2.      The Lord then called Judah's people to cross over to the seacoasts of Kittim (Cyprus) in the west or to Kedar in the east that was inhabited by north Arabian desert tribes and observe closely to see if there had been anything there like what had happened in Judah, Jer. 2:9-10 NIV; Bible Know. Com., O. T., p. 1132.

3.      That astounding event had been Judah's change of deity, what even pagan nations would not do, for the pagans were at least faithful to their false gods unlike what Judah had been to its true God, Jeremiah 2:11.

4.      God called the heavens as a witness to be appalled at Judah's exchange of deities, to shudder with great horror at a wickedness that had occurred only in Judah and not even in pagan lands, Jeremiah 2:12.

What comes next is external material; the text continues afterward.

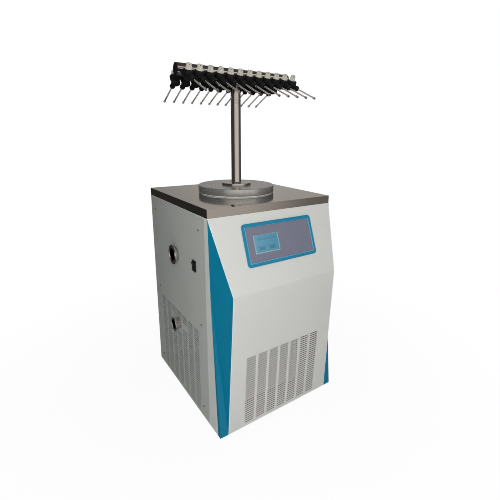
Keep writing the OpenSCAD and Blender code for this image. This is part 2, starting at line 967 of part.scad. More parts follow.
// Rubber plugs in both ends of the manifold tube
module bar_end_plugs() {
    color("black")
        at_bar()
            for (sx = [0, 1])
                mirror([sx, 0, 0]) {
                    bar_x(bar_r, bar_len / 2, bar_len / 2 + plug_head);
                    bar_x(bar_r - bar_wall - rubber_gap, bar_len / 2 - plug_depth, bar_len / 2 + eps);
                }
}

// Rubber body of one valve: sleeve, barrel with a wide head, and round nozzle
module valve_body() {
    difference() {
        union() {
            bar_x(sleeve_r, valve_start, key_at);
            bar_x(nozzle_r, key_at, nozzle_at);
            translate([nozzle_at, 0, 0])
                sphere(nozzle_r, $fn = 48);
            barrel();
        }
        bar_x(stub_r + rubber_gap, valve_start - 1, stub_end + 1);
        bar_x(passage_r, stub_end, ampoule_start);
        bar_x(ampoule_r + ampoule_gap, ampoule_start - 1, nozzle_at + nozzle_r + 1);
        translate([key_at, 0, -key_plug_low - key_lift])
            cylinder(r = key_bore_r, h = key_plug_low + key_lift + barrel_top + 1, $fn = 48);
    }
}

// Upright round body around the key, with a wide head
module barrel() {
    head = barrel_top - head_h;
    translate([key_at, 0, 0])
        rotate_extrude($fn = 48)
            polygon([
                [0, -barrel_low], [barrel_r - barrel_bevel, -barrel_low],
                [barrel_r, -barrel_low + barrel_bevel], [barrel_r, head - head_r + barrel_r],
                [head_r, head], [head_r, barrel_top - barrel_bevel],
                [head_r - barrel_bevel, barrel_top], [0, barrel_top]]);
}

module valve_bodies() {
    color([0.1, 0.1, 0.1])
        at_every_valve()
            valve_body();
}

// Turning key: a plug with a cross hole, a collar and a tapered grip
module key() {
    color([0.85, 0.83, 0.78])
        translate([key_at, 0, 0]) {
            difference() {
                translate([0, 0, -key_plug_low])
                    cylinder(r = key_plug_r, h = key_plug_low + key_base + 1, $fn = 48);
                bar_x(passage_r, -key_plug_r - 1, key_plug_r + 1);
            }
            translate([0, 0, key_base])
                cylinder(r = key_r, h = key_collar, $fn = 48);
            intersection() {
                translate([0, 0, key_base + key_collar - eps])
                    cylinder(r1 = key_grip_r, r2 = key_top_r, h = key_h - key_collar, $fn = 48);
                translate([-key_grip / 2, -2 * key_r, 0])
                    cube([key_grip, 4 * key_r, 100]);
            }
        }
}

// Glass tube with a round bulb, its open end inside the nozzle
module ampoule() {
    outer = ampoule_side(ampoule_r, bulb_r);
    inner = ampoule_side(ampoule_r - glass_wall, bulb_r - glass_wall);
    color([0.75, 0.8, 0.82])
        rotate([0, 90, 0])
            rotate_extrude($fn = 32)
                polygon(concat(outer, [for (i = [len(inner) - 1:-1:0]) inner[i]]));
}

// Side line of a glass surface around the axis, from the open end to the tip
function ampoule_side(stem, bulb) =
    let (neck = ampoule_end - bulb_len, centre = ampoule_end - bulb_r)
    concat(
        [[stem, ampoule_start], [stem, neck], [bulb, neck + bulb_r]],
        [for (a = [0:30:90]) [a < 90 ? bulb * cos(a) : 0, centre + bulb * sin(a)]]);

module ampoules() {
    at_every_valve()
        ampoule();
}

// ---------------------------------------------------------------- control panel

module display_bezel() {
    color([0.16, 0.47, 0.6])
        on_panel()
            linear_extrude(bezel_t)
                difference() {
                    round_rect(bezel_w, bezel_h, bezel_corner);
                    round_rect(bezel_w - 2 * bezel_rim, bezel_h - 2 * bezel_rim, face_corner);
                }
}

module display_face() {
    color([0.46, 0.46, 0.53])
        on_panel()
            difference() {
                union() {
                    linear_extrude(face_t)
                        round_rect(face_w, face_h, face_corner);
                    translate([-screen_shift, 0, 0])
                        linear_extrude(face_t + screen_rim_h)
                            round_rect(screen_w + 2 * screen_rim, screen_h + 2 * screen_rim, 3);
                }
                translate([-screen_shift, 0, 0])
                    cube([screen_w + 2 * face_gap, screen_h + 2 * face_gap, 40], center = true);
            }
}

// Touch screen module that fills the window of the face plate
module touch_screen() {
    color([0.37, 0.58, 0.66])
        on_panel()
            translate([-screen_shift - screen_w / 2, -screen_h / 2, face_t - screen_t])
                cube([screen_w, screen_h, screen_t]);
}

// Control board on standoffs behind the cover
module control_board() {
    sheet_back = -cover_t * cos(slope);
    low = sheet_back - board_gap;
    color("darkgreen")
        on_panel() {
            translate([-board_w / 2, -board_h / 2, low - board_t])
                cube([board_w, board_h, board_t]);
            translate([board_w / 4, 0, low - board_t - 12])
                cylinder(r = 10, h = 12 + eps, $fn = 32);
            for (x = [-1, 1])
                translate([x * (cutout_w / 2 + standoff_r + 1), 0, 0]) {
                    translate([0, 0, low])
                        cylinder(r = standoff_r, h = board_gap, $fn = 24);
                    board_ear(x, low);
                }
        }
}

// Tab that carries the board out to a standoff
module board_ear(side, low) {
    reach = cutout_w / 2 + 2 * standoff_r + 1 - board_w / 2;
    translate([side > 0 ? -reach + standoff_r : -standoff_r, -standoff_r, low - board_t])
        cube([reach, 2 * standoff_r, board_t]);
}

// ---------------------------------------------------------------- side fittings

// Places a child on the left panel: +X outwards, +Y to the cabinet's back
module at_left(y, z) {
    translate([-half_w, y, z])
        mirror([1, 0, 0])
            children();
}

// Vacuum tube from the cold trap with its small-flange end
module vacuum_port() {
    inner = half_w - trap_r / 2;
    color("silver")
        at_left(port_y, vacuum_z)
            difference() {
                union() {
                    bar_x(vacuum_tube_r, -inner, vacuum_out);
                    port_head(vacuum_flange_r, vacuum_tube_r, vacuum_out);
                }
                bar_x(vacuum_bore_r, -half_w, vacuum_out + 1);
                translate([-half_w, -port_y, -trap_depth])
                    cylinder(r = trap_out + 0.05, h = 2 * trap_depth);
            }
}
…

B.     This heinous sin in Judah was comprised of two parts of evil as illustrated by the Lord in Jeremiah 2:13:

1.      On the one hand, Judah's people had forsaken the Lord, forsaking the Spring of "living" water, figurative for running water, and in His place had made their own replacement crutches, likened to digging their own cisterns into rock caverns and plastering them to hold stale, brackish rainwater that would collect in them, cisterns that turned out to be broken, unable to hold even collected, stale rainwater, Jeremiah 2:13b; Ibid.

2.      The contrast is enormous: God was a bubbling Spring of constantly renewing fresh, "living" or running water, what Judah had rejected in favor of digging out and plastering their own cisterns to collect and hold stale rain water, only then to see the cisterns turn out to be broken, unable hold even the stale rainwater!

C.     God then explained the illustration He had just used in terms of Judah's history, Jeremiah 2:14-18:

1.      First, in rejecting the Lord, Judah had brought a loss of blessing on herself in accord with the judgments predicted in the Mosaic Covenant (Deuteronomy 28): though Judah had not been a servant or slave by birth, she had become a plunder for Gentiles that had roared against her as an attacking lion and destroyed her land, burning her towns and leaving them deserted, Jer. 2:14-15.  "The reference to Memphis (cf. Ezek. 30:13, 16) and Tahpanhes (cf. Ezek. 30:18), cities of Egypt," refer either to "Pharaoh Shishak's invasion of Judah in 925 B. C. (1 Kings 14:25-26) or to Pharaoh Neco's killing Josiah in 609 (2 Kings 23:29-30).  In both instances Egypt triumphed over Judah and shaved the crown of Judah's head" by thus defeating and humbling her, Ibid.; Jer. 2:16.  God added that Judah brought this calamity on herself by forsaking the Lord when He had led her in the way out of Egypt and into the Promised Land, Jeremiah 2:17.

2.      Second, after rejecting the Lord, the source of her "living" or running water, she had dug out her own cisterns to collect water, one of those cisterns being meant to collect the water of Egypt's Shihor, an arm extremity of the Nile River (Jer. 2:18a; Z. P. E. B., v. Five, p. 401) and the other cistern being meant to collect the water of Assyria's Euphrates River (Jer. 2:18b).  Thus, Judah had turned from trusting the All-Sufficient God for blessing to make treaties with frail and eventually futile Egypt to her south and frail and eventually futile Assyria to her north in vain hope of securing protection and blessing, a form of idolatry.

D.    Accordingly, God warned Judah that her wickedness would punish her and her backsliding from Him would rebuke her, leading to calamity and bitterness in forsaking the Lord and not revering Him, Jeremiah 2:19.


Lesson: For rejecting God, her Source of true, rich blessing for the stale "blessings" of Egypt and Assyria, Judah committed a terrible sin unlike even pagan nations by exchanging her Lord, the True God at that, for inferior crutches that would prove to be broken and hence useless anyway.  She thus left herself open for bitter calamity.


Application: May we hold to God as our sole Source of blessing, not replacing Him in sad futility with any crutch.